You Can't Believe Everything is a 1918 American silent drama film directed by Jack Conway and starring Gloria Swanson. It is not known whether the film currently survives, and it is likely to be a lost film.

==Plot==
As described in a film magazine, Jim Wheeler (Peil), believing himself hopelessly crippled, stifles his love for Patricia Reynolds (Swanson), the belle of society's favorite summer colony. A number of thoughtless flirtations have resulted in a few of the young men falling desperately in love with her. One of these attempts to force his love on her, but she leaps from his automobile. On the way back to the hotel she rescues Jim from drowning, the method he had chosen to end his life. She promises to keep his secret and, when accused of being in a roadhouse by the social leaders, she is unable to explain her whereabouts on the night in question. To protect her name, Haston Carson (Richardson) says that she was with him. In the meantime Jim has left with a medical specialist, to be cured or killed. He returns a well man just in time to save Patricia from social ostracism from her supposed indiscretions.

==Cast==
- Gloria Swanson as Patricia Reynolds
- Darrell Foss as Arthur Kirby
- Jack Richardson as Hasty Carson
- Edward Peil Sr. as Jim Wheeler
- George Hernandez as Henry Pettit
- Iris Ashton as Amy Powellson
- James R. Cope as Club Danforth
- Claire McDowell as Grace Dardley
- Grover Franke as Ferdinand Thatcher
- Kitty Bradbury as Mrs. Powellson
- Bliss Chevalier as Mrs. Morton Danforth

==Reception==
Like many American films of the time, You Can't Believe Everything was subject to cuts by city and state film censorship boards.

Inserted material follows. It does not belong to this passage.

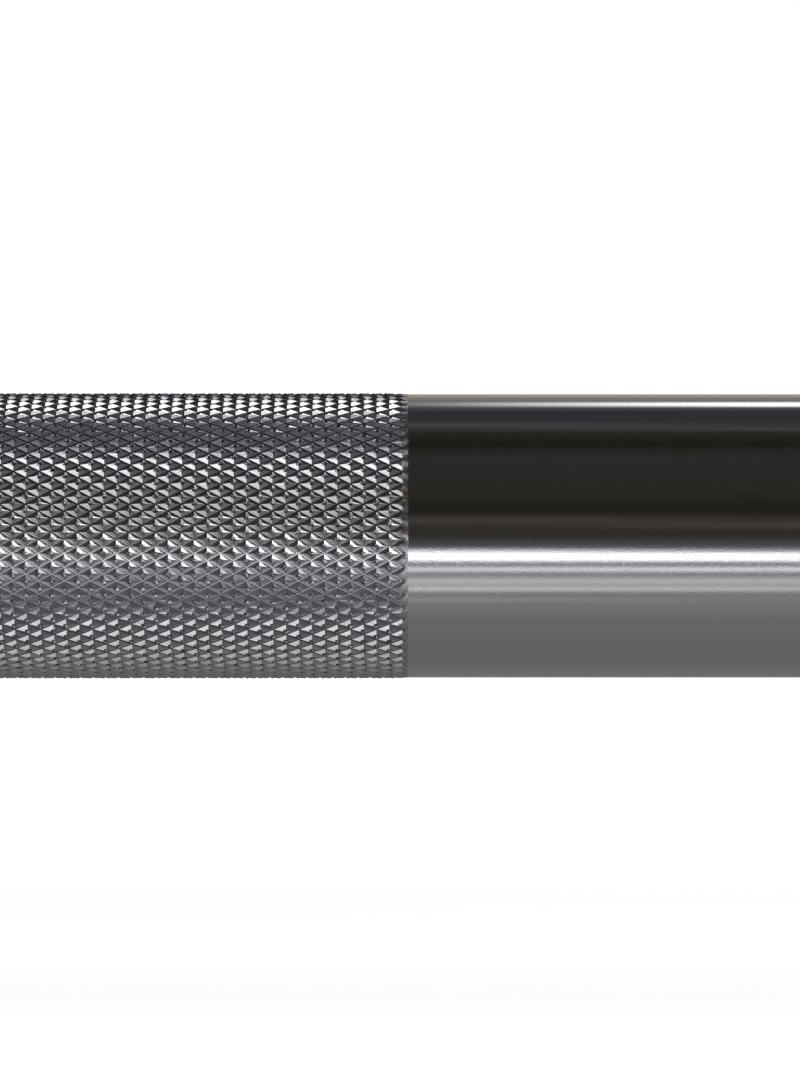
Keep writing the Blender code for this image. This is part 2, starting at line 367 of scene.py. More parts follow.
def knurlTree():
    tree = bpy.data.node_groups.new("knurl", "GeometryNodeTree")
    sockets = {}
    for name, kind, value in [
        ("Geometry", "Geometry", None), ("End shape", "Object", None), ("Material", "Material", None),
        ("Half diamonds", "Int", knurl["centreHalves"]), ("Rows round", "Int", knurl["rowsAround"]),
        ("Ends smooth", "Bool", True), ("Half length", "Float", knurl["halfLength"]),
        ("Half row", "Float", knurl["halfRow"]), ("Smooth end", "Float", 0.0), ("Direction", "Float", 1.0),
        ("Floor radius", "Float", knurl["floorRadius"]), ("First angle", "Float", knurl["firstAngle"]),
        ("Ragged", "Float", knurl["ragged"]), ("Ragged scale", "Float", knurl["raggedScale"]),
        ("Seed", "Float", knurl["raggedSeed"]), ("Merge distance", "Float", knurl["mergeDistance"]),
    ]:
        socket = tree.interface.new_socket(name=name, in_out="INPUT", socket_type="NodeSocket" + kind)
        if value is not None:
            socket.default_value = value
        sockets[name] = socket.identifier
    tree.interface.new_socket(name="Geometry", in_out="OUTPUT", socket_type="NodeSocketGeometry")
    given = addNode(tree, "NodeGroupInput").outputs

    def calc(operation, *values):
        return mathNode(tree, operation, *values)

    # Points on two offset grids: every second column of diamonds sits half a row round
    rows = given["Rows round"]
    columns = calc("SUBTRACT", calc("ADD", given["Half diamonds"], 1.0), given["Ends smooth"])
    count = calc("MULTIPLY", columns, rows)
    index = addNode(tree, "GeometryNodeInputIndex").outputs[0]
    before = calc("FLOOR", calc("DIVIDE", calc("ADD", index, 0.5), rows))
    row = calc("SUBTRACT", index, calc("MULTIPLY", before, rows))
    # Column 0, at the smooth end, holds end shapes; a plain length has cut diamonds there instead
    column = calc("ADD", before, given["Ends smooth"])
    odd = calc("MODULO", column, 2.0)
    across = calc("MULTIPLY", column, calc("MULTIPLY", given["Half length"], -1.0))
    turns = calc("ADD", calc("MULTIPLY", row, 2.0), odd)
    around = calc("MULTIPLY", turns, given["Half row"])
    gridPlace = addNode(tree, "ShaderNodeCombineXYZ", {"X": across, "Y": around}).outputs[0]
    points = addNode(tree, "GeometryNodePoints", {"Count": count, "Position": gridPlace})
    cells = addNode(tree, "GeometryNodeInstanceOnPoints", {
        "Points": points.outputs[0], "Instance": given["Geometry"],
    })
    cells = addNode(tree, "GeometryNodeRealizeInstances", {"Geometry": cells.outputs[0]})

    # Halves of diamonds that reach past a plain end are cut off
    position = addNode(tree, "GeometryNodeInputPosition").outputs[0]
    along = addNode(tree, "ShaderNodeSeparateXYZ", {0: position}).outputs["X"]
    length = calc("MULTIPLY", given["Half diamonds"], given["Half length"])
    tooFar = calc("LESS_THAN", along, calc("SUBTRACT", calc("MULTIPLY", length, -1.0), hair))
    isPlain = calc("SUBTRACT", 1.0, given["Ends smooth"])
    pastEnd = calc("MULTIPLY", calc("GREATER_THAN", along, hair), isPlain)
    cells = addNode(tree, "GeometryNodeDeleteGeometry", {
        "Geometry": cells.outputs[0], "Selection": calc("MAXIMUM", tooFar, pastEnd),
    }, domain="FACE")

    # One end shape for each diamond of the last column
    endPlace = addNode(tree, "ShaderNodeCombineXYZ", {
        "Y": calc("MULTIPLY", calc("MULTIPLY", index, 2.0), given["Half row"]),
    }).outputs[0]
    endPoints = addNode(tree, "GeometryNodePoints", {
        "Count": calc("MULTIPLY", rows, given["Ends smooth"]), "Position": endPlace,
    })
    endShape = addNode(tree, "GeometryNodeObjectInfo", {"Object": given["End shape"]})
    ends = addNode(tree, "GeometryNodeInstanceOnPoints", {
        "Points": endPoints.outputs[0], "Instance": endShape.outputs["Geometry"],
    })
    ends = addNode(tree, "GeometryNodeRealizeInstances", {"Geometry": ends.outputs[0]})
    flat = addNode(tree, "GeometryNodeJoinGeometry")
    tree.links.new(cells.outputs[0], flat.inputs[0])
    tree.links.new(ends.outputs[0], flat.inputs[0])

    parts = addNode(tree, "ShaderNodeSeparateXYZ", {0: position}).outputs
    tip = addNode(tree, "GeometryNodeInputNamedAttribute", {"Name": "tip"}, data_type="FLOAT").outputs[0]

    # Wrap round the bar, then push the tips about by a fixed noise
    angle = calc("ADD", given["First angle"], calc("DIVIDE", parts["Y"], bar["smoothRadius"]))
    radius = calc("ADD", given["Floor radius"], parts["Z"])
    wrapped = addNode(tree, "ShaderNodeCombineXYZ", {
        "X": calc("ADD", given["Smooth end"], calc("MULTIPLY", given["Direction"], parts["X"])),
        "Y": calc("MULTIPLY", radius, calc("MULTIPLY", calc("COSINE", angle), -1.0)),
        "Z": calc("MULTIPLY", radius, calc("SINE", angle)),
    }).outputs[0]
    noise = addNode(tree, "ShaderNodeTexNoise", {
        "Vector": wrapped, "W": given["Seed"], "Scale": given["Ragged scale"], "Detail": 1.0,
    }, noise_dimensions="4D")
    centred = addNode(tree, "ShaderNodeVectorMath", {
        0: noise.outputs["Color"], 1: (0.5, 0.5, 0.5),
    }, operation="SUBTRACT").outputs[0]
    amount = calc("MULTIPLY", tip, given["Ragged"])
    push = addNode(tree, "ShaderNodeVectorMath", {
        0: centred, "Scale": calc("MULTIPLY", amount, 2.0),
    }, operation="SCALE").outputs[0]
    placed = addNode(tree, "GeometryNodeSetPosition", {
        "Geometry": flat.outputs[0], "Position": wrapped, "Offset": push,
    })
    merged = addNode(tree, "GeometryNodeMergeByDistance", {
        "Geometry": placed.outputs[0], "Distance": given["Merge distance"],
    })
    real = addNode(tree, "GeometryNodeRealizeInstances", {"Geometry": merged.outputs[0]})
    painted = addNode(tree, "GeometryNodeSetMaterial", {
        "Geometry": real.outputs[0], "Material": given["Material"],
    })
    addNode(tree, "NodeGroupOutput", {"Geometry": painted.outputs[0]})
    return tree, sockets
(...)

For example, the Chicago Board of Censors cut, in Reel 1, view of young woman in low-cut gown after emerging from the water, Reel 2, closeup of man looking at young woman in low-cut gown, first two scenes of Kirby and young woman talking together and she is in low-cut gown, Reel 3, young woman taking off wet undergarments before fire, Reel 4, two scenes of Hasty letting sail down, the three intertitles "We can't stay here all night", "Why not, aren't you comfortable", and "You're mine, Pat, all mine", and first struggle scene.